**What you should do**
From the listing below, pull out all lines with "objects" in them.

**Recorded data**

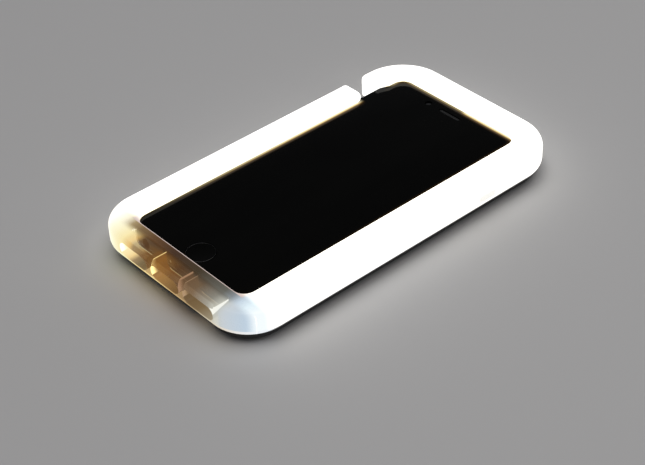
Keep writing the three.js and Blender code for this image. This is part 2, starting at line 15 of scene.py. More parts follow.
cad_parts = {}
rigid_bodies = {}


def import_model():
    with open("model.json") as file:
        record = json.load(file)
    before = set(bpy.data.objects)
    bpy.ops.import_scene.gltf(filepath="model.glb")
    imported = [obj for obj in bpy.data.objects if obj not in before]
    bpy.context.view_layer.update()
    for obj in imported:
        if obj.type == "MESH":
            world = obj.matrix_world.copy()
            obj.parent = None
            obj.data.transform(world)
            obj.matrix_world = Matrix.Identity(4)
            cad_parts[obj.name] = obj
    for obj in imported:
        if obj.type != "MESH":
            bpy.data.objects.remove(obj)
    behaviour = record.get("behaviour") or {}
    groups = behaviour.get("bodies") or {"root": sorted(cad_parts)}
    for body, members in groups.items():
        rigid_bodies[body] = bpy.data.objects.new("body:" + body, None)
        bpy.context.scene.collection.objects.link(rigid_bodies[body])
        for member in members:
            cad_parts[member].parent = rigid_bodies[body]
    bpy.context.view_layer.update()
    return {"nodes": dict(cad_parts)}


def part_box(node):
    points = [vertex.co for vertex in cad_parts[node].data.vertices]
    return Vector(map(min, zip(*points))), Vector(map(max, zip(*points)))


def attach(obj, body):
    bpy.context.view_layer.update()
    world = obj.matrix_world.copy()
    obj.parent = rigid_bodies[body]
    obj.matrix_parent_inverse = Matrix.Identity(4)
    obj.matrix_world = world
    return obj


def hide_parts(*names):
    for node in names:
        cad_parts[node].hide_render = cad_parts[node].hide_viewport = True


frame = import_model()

MM = 0.001
ROOT = "case_and_phone"
scene = bpy.context.scene

# ---------------------------------------------------------------- camera

# Fitted to the photograph, with the phone as the cue for scale.
AZIMUTH, ELEVATION, ROLL = 50.2, 37.7, -2.79
AIM = Vector((23.0, -24.1, 13.8)) * MM
DISTANCE = 579 * MM
SENSOR_WIDTH, FOCAL_LENGTH = 36, 92.26


def make_camera():
    """A long lens, high over the near right-hand corner, turned a little about its own axis."""
    azimuth, elevation, roll = (math.radians(angle) for angle in (AZIMUTH, ELEVATION, ROLL))
    back = Vector((
        math.sin(azimuth) * math.cos(elevation),
        -math.cos(azimuth) * math.cos(elevation),
        math.sin(elevation),
    ))
    level = Vector((math.cos(azimuth), math.sin(azimuth), 0))
    upright = back.cross(level)
    right = level * math.cos(roll) + upright * math.sin(roll)
    up = upright * math.cos(roll) - level * math.sin(roll)
    data = bpy.data.cameras.new("camera")
    data.sensor_width = SENSOR_WIDTH
    data.lens = FOCAL_LENGTH
    data.clip_start = 0.01
    camera = bpy.data.objects.new("camera", data)
    scene.collection.objects.link(camera)
    camera.matrix_world = Matrix.Translation(AIM + back * DISTANCE) @ Matrix((
        (right.x, up.x, back.x, 0),
        (right.y, up.y, back.y, 0),
        (right.z, up.z, back.z, 0),
        (0, 0, 0, 1),
    ))
    scene.camera = camera


make_camera()

# ---------------------------------------------------------------- sizes, in millimetres


def box_mm(node):
    low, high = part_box(node)
    return low / MM, high / MM


def middle_of(node):
    low, high = box_mm(node)
    return (low + high) / 2


FRAME_LOW, FRAME_HIGH = box_mm("diffuser_frame")
COVER_LOW, COVER_HIGH = box_mm("back_cover")
GLASS_LOW, GLASS_HIGH = box_mm("front_glass")
HOUSING_LOW, HOUSING_HIGH = box_mm("phone_housing")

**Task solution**
    before = set(bpy.data.objects)
    imported = [obj for obj in bpy.data.objects if obj not in before]
            bpy.data.objects.remove(obj)
        rigid_bodies[body] = bpy.data.objects.new("body:" + body, None)
        bpy.context.scene.collection.objects.link(rigid_bodies[body])
    camera = bpy.data.objects.new("camera", data)
    scene.collection.objects.link(camera)